A USA TODAY Network census found hundreds of Confederate memorials, statues and namesakes dot the country, especially in the South.

Some of those commemorations, challenged for decades, are being removed after the death of George Floyd renewed calls for racial justice.

Since Floyd's death, statues of Confederate figures have been removed in Birmingham, Mobile and Montgomery, Alabama; Alexandria, Portsmouth and Richmond, Virginia; Louisville and Frankfort, Kentucky; Jacksonville, Florida; and Washington, D.C., among other places.

In June 2020, Mississippi's Legislature decided to remove the Confederate emblem from its state flag. Last month, a ballot measure on a new flag design passed overwhelmingly. In 2015, after a white supremacist shot and killed nine Black churchgoers in Charleston, South Carolina, removed the Confederate battle emblem from its state flag.

In June, the House of Representatives voted to remove dozens of Confederate statues the federal government had placed in the Capitol building. The bill has not passed the Senate.

The decisions evoked fierce debate over the narrative Americans tell themselves about their country's past and present circumstances. Critics argued the removal of statues erases history. Proponents said the removal reframes history by changing who is honored.

“It’s time for us to start singing the songs of some of these great people who’ve done some wonderful things,” Virginia Del.
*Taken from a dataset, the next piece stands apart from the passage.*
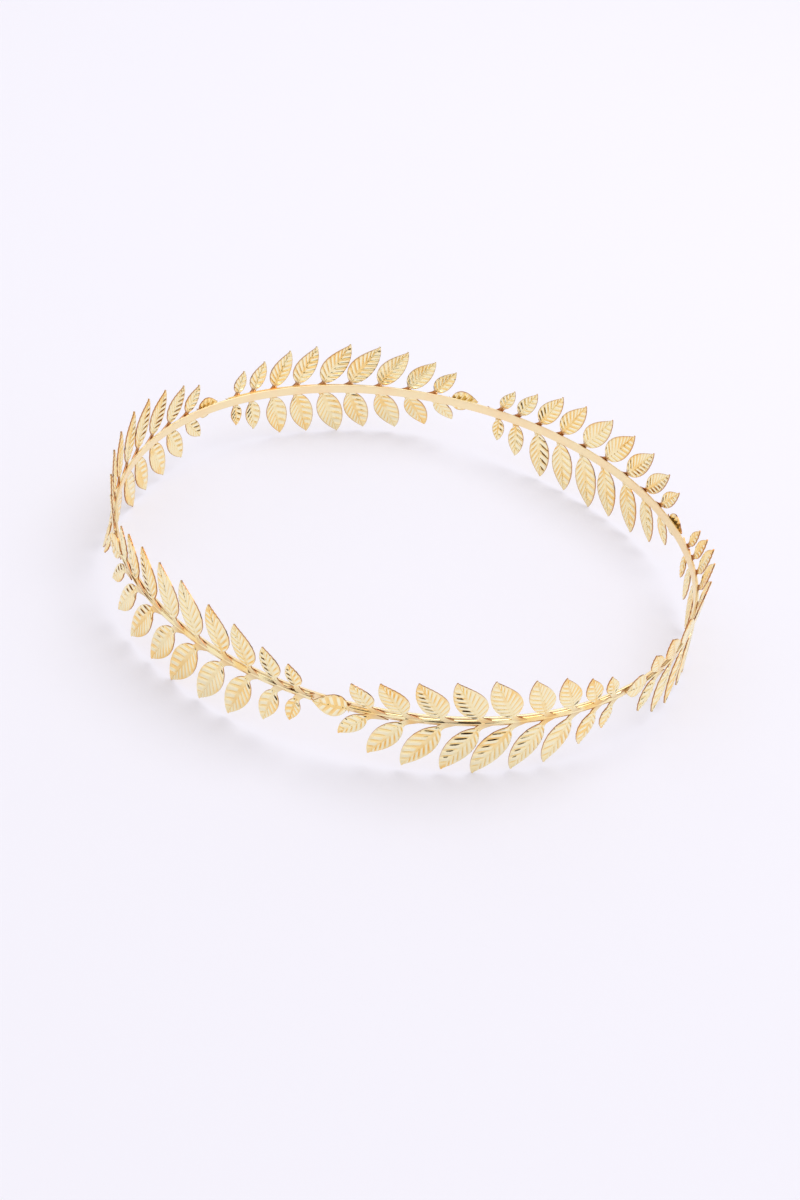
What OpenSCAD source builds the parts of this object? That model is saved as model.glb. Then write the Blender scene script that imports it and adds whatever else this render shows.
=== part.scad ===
// Leaf crown: a thin round hoop with six stamped leaf sprays end to end round its outside.
// Millimetres, +Z up. The origin is on the hoop's axis, level with the lowest leaf tips.

/* [Hoop] */
// Inner diameter of the hoop, which goes round the head
hoop_inner_d = 167; // [150:1:190]
// Height of the hoop strip
hoop_h = 2.8; // [2.4:0.1:3.2]
// Thickness of the hoop strip
hoop_wall = 0.6; // [0.4:0.1:1.2]

/* [Sprays] */
// Thickness of the stem outwards from the hoop
stem_t = 0.6; // [0.5:0.05:0.8]
// Height of the stem at the spray's foot
stem_foot_w = 2.4; // [1.8:0.1:2.8]
// Height of the stem at the spray's end leaf
stem_tip_w = 1.6; // [1.2:0.1:2.2]
// Clear gap between the hoop and the back of a spray
seat_gap = 0.15; // [0.1:0.05:0.3]

/* [Leaves] */
// Thickness of the leaf sheet
sheet_t = 0.45; // [0.35:0.05:0.7]
// Width of an upper leaf as a share of its length
upper_aspect = 0.48; // [0.4:0.01:0.52]
// Width of a lower leaf as a share of its length
lower_aspect = 0.43; // [0.36:0.01:0.46]
// Width of the end leaf as a share of its length
end_leaf_aspect = 0.72; // [0.6:0.01:0.8]
// Length of the narrow neck between the stem's middle and a leaf's blade
neck_l = 2; // [1.6:0.1:3]
// Width of the neck
neck_w = 1.1; // [0.8:0.1:1.5]
// Height of the pressed veins from crest to valley
vein_h = 0.4; // [0.2:0.05:0.45]
// Height of the pressed midrib above the blade
rib_h = 0.35; // [0.1:0.05:0.6]
// How strongly the veins sweep towards the leaf's tip on their way out to its edge
vein_sweep = 0.5; // [0:0.1:0.7]

/* [Hidden] */

spray_pitch = 60;
hoop_outer_r = hoop_inner_d / 2 + hoop_wall;
stem_r = hoop_outer_r + seat_gap + stem_t / 2;
hoop_sides = 180;
hoop_colour = [0.93, 0.76, 0.52];
leaf_colour = [0.96, 0.80, 0.45];

// The pairs of leaves, from the spray's foot to its tip
// Columns: run along the stem, then length, angle to the stem and rows of veins of the
// upper leaf, then the same three of the lower leaf
RUN = 0;
UPPER = 1;
LOWER = 4;
PAIRS = [
    [2.1, 9.4, 69, 2, 9.5, 82, 2],
    [8.1, 11.7, 66, 3, 12.7, 79, 3],
    [15.7, 14.5, 66, 3, 16.7, 72, 4],
    [23.8, 15.6, 65, 4, 17.8, 68, 4],
    [32.7, 17.2, 60, 4, 19.1, 64, 4],
    [41.6, 17.2, 57, 4, 17.8, 63, 4],
    [51.4, 16.0, 57, 4, 17.8, 61, 4],
    [60.9, 14.1, 54, 3, 15.6, 58, 3],
    [69.6, 11.4, 55, 3, 11.8, 48, 3]
];
// Columns of a leaf, taken from a pair's row: length, angle to the stem, rows of veins
LENGTH = 0;
ANGLE = 1;
VEINS = 2;
END_LEAF = [9.4, 3, 4];
end_leaf_run = 75.6;
end_leaf_neck = 0.6;
// Where the stem's foot starts, and the run at which the spray is turned to its place
stem_foot_run = -1.5;
spray_middle = 34.2;
// The height above the stem's middle at which a leaf starts to lean
bend_h = 1;
// Half width of a leaf's blunt tip
tip_half = sheet_t / 2;

// The six sprays, clockwise from the back, seen from above
// Columns: turn of the spray's middle from its even place, then how far its leaves lean
// outwards: upper leaves at the foot, middle and tip, lower leaves at the foot, middle and tip,
// and last how far the end leaf swings away from the hoop's curve
TURN = 0;
UPPER_LEAN = 1;
LOWER_LEAN = 4;
END_LIFT = 7;
first_spray_angle = 114.4;
SPRAYS = [
    [0.8, 12, 7, 19, -2, 7, 22, 12],
    [-0.5, 10, 0, 9, -3, -3, 5, 3],
    [-1.5, 7, 5, 8, 0, 3, 7, 2],
    [-0.7, 4, 8, 14, -1, -3, -3, 12],
    [0.3, 11, 1, 4, -2, 1, 9, 9],
    [1.4, 9, 6, 5, 13, -3, -3, 6]
];

// Height of the hoop's middle, so that the lowest leaf tip is at the origin's level
hoop_z = max([
    for (row = PAIRS)
        let (angle = row[LOWER + ANGLE])
        row[LOWER] * sin(angle) + tip_half * cos(angle)
]);

// A place on a spray (run along the stem, height from it, distance out from it) in the crown
function on_ring(middle, run, up, out) =
    let (a = middle - (run - spray_middle) / stem_r * 180 / PI, r = stem_r + out)
    [r * cos(a), r * sin(a), hoop_z + up];

// A value that passes through foot, middle and tip values along the stem
function along_spray(values, first, run) =
    let (share = run / PAIRS[len(PAIRS) - 1][RUN])
    share < 0.5
        ? values[first] + (values[first + 1] - values[first]) * share * 2
        : values[first + 1] + (values[first + 2] - values[first + 1]) * (share * 2 - 1);

// The two edges of a leaf blade: the front edge, which faces the spray's tip, and the rear edge
// Columns: fullness, then the powers by which the blade widens from its foot and narrows to its tip
FULL = 0;
FOOT_POWER = 1;
TIP_POWER = 2;
UPPER_EDGES = [[0.88, 0.6, 0.8], [0.96, 0.65, 1.15]];
LOWER_EDGES = [[1.05, 0.5, 0.75], [0.88, 0.7, 1.1]];
END_EDGES = [[1, 0.6, 0.98], [1, 0.6, 0.98]];
FRONT = 0;
REAR = 1;

// Distance of one edge from the midrib, as a share of half the blade's width, from foot to tip
function edge_out(edge, b) =
    let (widest = edge[FOOT_POWER] / (edge[FOOT_POWER] + edge[TIP_POWER]))
    edge[FULL] * pow(b / widest, edge[FOOT_POWER]) * pow((1 - b) / (1 - widest), edge[TIP_POWER]);

// How far along the midrib, and along the edge, the vein lies that is a share of all the veins
function midrib_share(vein) = pow(vein, 1 + vein_sweep);
function edge_share(vein) = pow(vein, 1 - vein_sweep / 4);

// Height of the midrib's ridge: it rises soon after the blade's foot and fades to the tip
rib_rise = 4;
function ridge(b) = rib_h * min(1, rib_rise * b) * (1 - b);

// Faces of a closed loft through rings of equal point counts, with a cap at each end
function loft_faces(rings, n) = concat(
    [[for (i = [0:n - 1]) i]],
    [for (k = [0:rings - 2], i = [0:n - 1])
        let (j = (i + 1) % n) [k * n + i, (k + 1) * n + i, (k + 1) * n + j, k * n + j]],
    [[for (i = [n - 1:-1:0]) (rings - 1) * n + i]]
);

// The same faces wound the other way, for a leaf that is a mirrored copy
function turned(faces) = [for (f = faces) [for (i = [len(f) - 1:-1:0]) f[i]]];

// One pressed leaf from the stem's middle at a run: side is 1 above the stem, -1 below it,
// lean turns it outwards about the stem and lift swings its tip away from the hoop's curve
module leaf(middle, foot_run, row, neck, aspect, edges, side, lean, lift = 0) {
    blade = row[LENGTH] - neck;
    half_w = row[LENGTH] * aspect / 2;
    rows = row[VEINS] * 2;

    // Where a point of the leaf lies: x along its midrib, v across it, h out of its face
    function spot(x, v, h) =
        let (run = foot_run + x * cos(row[ANGLE]) - v * sin(row[ANGLE]),
             up = x * sin(row[ANGLE]) + v * cos(row[ANGLE]),
             bend = up > bend_h ? lean : 0,
             past = up - bend_h,
             out = h * cos(bend) + past * sin(bend) + x * sin(lift))
        on_ring(middle, run, side * (bend_h + past * cos(bend) - h * sin(bend)), out);

    // The six points of the sheet's section, with its middle at x and its edges at edge_x
    function section(x, edge_x, front, rear, rib, ripple) = [
        spot(edge_x, -front, ripple + sheet_t / 2),
        spot(x, 0, rib + sheet_t / 2),
        spot(edge_x, rear, ripple + sheet_t / 2),
        spot(edge_x, rear, ripple - sheet_t / 2),
        spot(x, 0, rib - sheet_t / 2),
        spot(edge_x, -front, ripple - sheet_t / 2)
    ];

    // The section at one row of the blade: crests and valleys take turns along the edges
    function blade_section(k) =
        let (at_end = k == 0 || k == rows,
             b = midrib_share(k / rows),
             edge = edge_share(k / rows),
             half = [for (e = edges)
                        k == rows ? tip_half : max(neck_w / 2, half_w * edge_out(e, edge))],
             ripple = at_end ? 0 : (k % 2 == 0 ? -1 : 1) * vein_h / 2)
        section(neck + blade * b, neck + blade * edge, half[FRONT], half[REAR], ridge(b), ripple);

    points = concat(
        section(0, 0, neck_w / 2, neck_w / 2, 0, 0),
        [for (k = [0:rows]) each blade_section(k)]
    );
    faces = loft_faces(rows + 2, 6);
    polyhedron(points, side > 0 ? faces : turned(faces));
}

// A leaf's three columns, from one side of a pair's row
function leaf_row(pair, first) = [for (i = [0:2]) pair[first + i]];

// A short slice of the stem, which hulls join
module stem_slice(middle, run) {
    slice_l = 0.2;
    place = on_ring(middle, run, 0, 0);
    share = (run - stem_foot_run) / (end_leaf_run - stem_foot_run);
    w = stem_foot_w + (stem_tip_w - stem_foot_w) * share;
    translate(place)
        rotate([0, 0, atan2(place[1], place[0])])
            cube([stem_t, slice_l, w], center = true);
}

module stem(middle) {
    steps = 11;
    step = (end_leaf_run - stem_foot_run) / steps;
    for (k = [0:steps - 1]) {
        hull() {
            stem_slice(middle, stem_foot_run + step * k);
            stem_slice(middle, stem_foot_run + step * (k + 1));
        }
    }
}

module hoop() {
    color(hoop_colour)
        translate([0, 0, hoop_z - hoop_h / 2])
            difference() {
                cylinder(h = hoop_h, r = hoop_outer_r, $fn = hoop_sides);
                translate([0, 0, -hoop_h / 2])
                    cylinder(h = 2 * hoop_h, d = hoop_inner_d, $fn = hoop_sides);
            }
}

// Spray number i: its stem, its pairs of leaves and its end leaf, stamped as one piece
module leaf_spray(i) {
    spray = SPRAYS[i - 1];
    middle = first_spray_angle - spray_pitch * (i - 1) + spray[TURN];
    color(leaf_colour)
        union() {
            stem(middle);
            for (pair = PAIRS) {
                leaf(middle, pair[RUN], leaf_row(pair, UPPER), neck_l, upper_aspect, UPPER_EDGES, 1,
                     along_spray(spray, UPPER_LEAN, pair[RUN]));
                leaf(middle, pair[RUN], leaf_row(pair, LOWER), neck_l, lower_aspect, LOWER_EDGES, -1,
                     along_spray(spray, LOWER_LEAN, pair[RUN]));
            }
            leaf(middle, end_leaf_run, END_LEAF, end_leaf_neck, end_leaf_aspect, END_EDGES, 1, 0,
                 spray[END_LIFT]);
        }
}

hoop();
leaf_spray(1);  // leaf_spray_1
leaf_spray(2);  // leaf_spray_2
leaf_spray(3);  // leaf_spray_3
leaf_spray(4);  // leaf_spray_4
leaf_spray(5);  // leaf_spray_5
leaf_spray(6);  // leaf_spray_6
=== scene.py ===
"""A leaf crown dressed for its picture: six pressed gold leaf sprays round a thin hoop."""

import logging
import math
from dataclasses import dataclass, field
from enum import Enum
from typing import Callable, Sequence

import bmesh
import bpy
from mathutils import Matrix, Vector


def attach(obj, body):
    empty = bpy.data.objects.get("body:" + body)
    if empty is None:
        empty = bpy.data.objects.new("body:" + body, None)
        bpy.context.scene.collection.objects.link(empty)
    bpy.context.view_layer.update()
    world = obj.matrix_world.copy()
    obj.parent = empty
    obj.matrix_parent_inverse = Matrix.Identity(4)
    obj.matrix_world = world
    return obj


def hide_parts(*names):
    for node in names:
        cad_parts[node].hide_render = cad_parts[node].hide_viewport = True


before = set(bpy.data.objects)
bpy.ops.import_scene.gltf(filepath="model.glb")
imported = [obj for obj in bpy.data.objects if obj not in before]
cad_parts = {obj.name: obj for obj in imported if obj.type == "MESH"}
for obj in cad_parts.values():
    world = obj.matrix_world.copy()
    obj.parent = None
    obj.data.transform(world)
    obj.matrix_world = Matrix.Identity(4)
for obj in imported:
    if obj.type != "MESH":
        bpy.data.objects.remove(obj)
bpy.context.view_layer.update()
log = logging.getLogger("leaf_crown")

MM = 0.001

# Sizes that the hoop and the sprays share, in millimetres
HOOP_INNER_R = 83.5
HOOP_OUTER_R = 84.1
HOOP_H = 2.8
STEM_R = 84.55
HOOP_Z = 17.266
SHEET_T = 0.45

# How far a row is lifted clear of the rest of its mesh while it is shaped, and laid aside after
LIFT = 50
ASIDE = 200

# How near to a line or row a vertex counts as on it, and how near two vertices are one
NEAR = 0.001


class Side(Enum):
    """On which side of the stem a leaf grows."""

    UPPER = 1
    LOWER = -1


class Axis(Enum):
    """An axis that a selection is turned about."""

    X = "X"
    Y = "Y"
    Z = "Z"


# Bench tools: selecting and moving parts of a mesh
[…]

Jeion Ward, D-Hampton, said of the Johns statue. “When I think of Barbara Johns I think how brave she was.”

“A lot of the notable things that have been done by Black people have not been heralded in the history books because people didn’t care to know about what Black people were doing,” state Sen. Louise Lucas said.

“We’ve got a bunch of old white guys in Statuary Hall,” Lucas said. “I think it’s time we put a young person in Statuary Hall.”